--- Start Supplied data ---

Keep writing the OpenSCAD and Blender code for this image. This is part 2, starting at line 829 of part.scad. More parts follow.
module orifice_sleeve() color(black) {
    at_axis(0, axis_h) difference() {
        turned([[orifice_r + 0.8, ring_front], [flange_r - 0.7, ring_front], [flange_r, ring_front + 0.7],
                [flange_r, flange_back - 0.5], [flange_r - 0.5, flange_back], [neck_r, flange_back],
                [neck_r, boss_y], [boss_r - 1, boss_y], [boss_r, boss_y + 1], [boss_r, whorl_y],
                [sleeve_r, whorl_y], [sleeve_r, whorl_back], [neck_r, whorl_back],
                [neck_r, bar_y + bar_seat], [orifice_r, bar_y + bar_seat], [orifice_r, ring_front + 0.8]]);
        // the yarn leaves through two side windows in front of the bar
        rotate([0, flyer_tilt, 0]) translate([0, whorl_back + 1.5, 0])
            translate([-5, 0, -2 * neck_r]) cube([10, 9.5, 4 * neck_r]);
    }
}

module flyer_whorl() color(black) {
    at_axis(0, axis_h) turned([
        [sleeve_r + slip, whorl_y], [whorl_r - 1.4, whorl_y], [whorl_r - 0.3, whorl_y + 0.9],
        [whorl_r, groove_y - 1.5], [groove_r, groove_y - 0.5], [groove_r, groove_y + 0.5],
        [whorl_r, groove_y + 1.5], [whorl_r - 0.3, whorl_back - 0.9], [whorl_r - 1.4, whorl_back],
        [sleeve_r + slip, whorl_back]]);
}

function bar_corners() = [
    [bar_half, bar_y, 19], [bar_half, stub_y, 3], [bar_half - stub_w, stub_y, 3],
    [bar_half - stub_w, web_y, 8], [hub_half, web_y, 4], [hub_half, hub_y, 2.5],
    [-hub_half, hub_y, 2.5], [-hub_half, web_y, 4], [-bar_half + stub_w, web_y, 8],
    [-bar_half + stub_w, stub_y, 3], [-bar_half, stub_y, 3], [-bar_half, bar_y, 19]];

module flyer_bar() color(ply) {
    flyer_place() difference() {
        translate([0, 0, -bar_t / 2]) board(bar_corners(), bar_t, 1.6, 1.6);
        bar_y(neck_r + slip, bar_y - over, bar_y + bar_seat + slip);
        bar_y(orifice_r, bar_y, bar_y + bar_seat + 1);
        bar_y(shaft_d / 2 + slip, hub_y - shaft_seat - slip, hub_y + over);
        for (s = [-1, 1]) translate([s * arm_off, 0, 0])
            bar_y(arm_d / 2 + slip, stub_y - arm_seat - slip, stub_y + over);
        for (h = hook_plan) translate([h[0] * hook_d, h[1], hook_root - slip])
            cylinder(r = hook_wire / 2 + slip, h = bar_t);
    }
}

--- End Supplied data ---

→ **Problem to solve**
Copy all the lines, exactly.

→ **Written solution**
Keep writing the OpenSCAD and Blender code for this image. This is part 2, starting at line 829 of part.scad. More parts follow.
module orifice_sleeve() color(black) {
    at_axis(0, axis_h) difference() {
        turned([[orifice_r + 0.8, ring_front], [flange_r - 0.7, ring_front], [flange_r, ring_front + 0.7],
                [flange_r, flange_back - 0.5], [flange_r - 0.5, flange_back], [neck_r, flange_back],
                [neck_r, boss_y], [boss_r - 1, boss_y], [boss_r, boss_y + 1], [boss_r, whorl_y],
                [sleeve_r, whorl_y], [sleeve_r, whorl_back], [neck_r, whorl_back],
                [neck_r, bar_y + bar_seat], [orifice_r, bar_y + bar_seat], [orifice_r, ring_front + 0.8]]);
        // the yarn leaves through two side windows in front of the bar
        rotate([0, flyer_tilt, 0]) translate([0, whorl_back + 1.5, 0])
            translate([-5, 0, -2 * neck_r]) cube([10, 9.5, 4 * neck_r]);
    }
}

module flyer_whorl() color(black) {
    at_axis(0, axis_h) turned([
        [sleeve_r + slip, whorl_y], [whorl_r - 1.4, whorl_y], [whorl_r - 0.3, whorl_y + 0.9],
        [whorl_r, groove_y - 1.5], [groove_r, groove_y - 0.5], [groove_r, groove_y + 0.5],
        [whorl_r, groove_y + 1.5], [whorl_r - 0.3, whorl_back - 0.9], [whorl_r - 1.4, whorl_back],
        [sleeve_r + slip, whorl_back]]);
}

function bar_corners() = [
    [bar_half, bar_y, 19], [bar_half, stub_y, 3], [bar_half - stub_w, stub_y, 3],
    [bar_half - stub_w, web_y, 8], [hub_half, web_y, 4], [hub_half, hub_y, 2.5],
    [-hub_half, hub_y, 2.5], [-hub_half, web_y, 4], [-bar_half + stub_w, web_y, 8],
    [-bar_half + stub_w, stub_y, 3], [-bar_half, stub_y, 3], [-bar_half, bar_y, 19]];

module flyer_bar() color(ply) {
    flyer_place() difference() {
        translate([0, 0, -bar_t / 2]) board(bar_corners(), bar_t, 1.6, 1.6);
        bar_y(neck_r + slip, bar_y - over, bar_y + bar_seat + slip);
        bar_y(orifice_r, bar_y, bar_y + bar_seat + 1);
        bar_y(shaft_d / 2 + slip, hub_y - shaft_seat - slip, hub_y + over);
        for (s = [-1, 1]) translate([s * arm_off, 0, 0])
            bar_y(arm_d / 2 + slip, stub_y - arm_seat - slip, stub_y + over);
        for (h = hook_plan) translate([h[0] * hook_d, h[1], hook_root - slip])
            cylinder(r = hook_wire / 2 + slip, h = bar_t);
    }
}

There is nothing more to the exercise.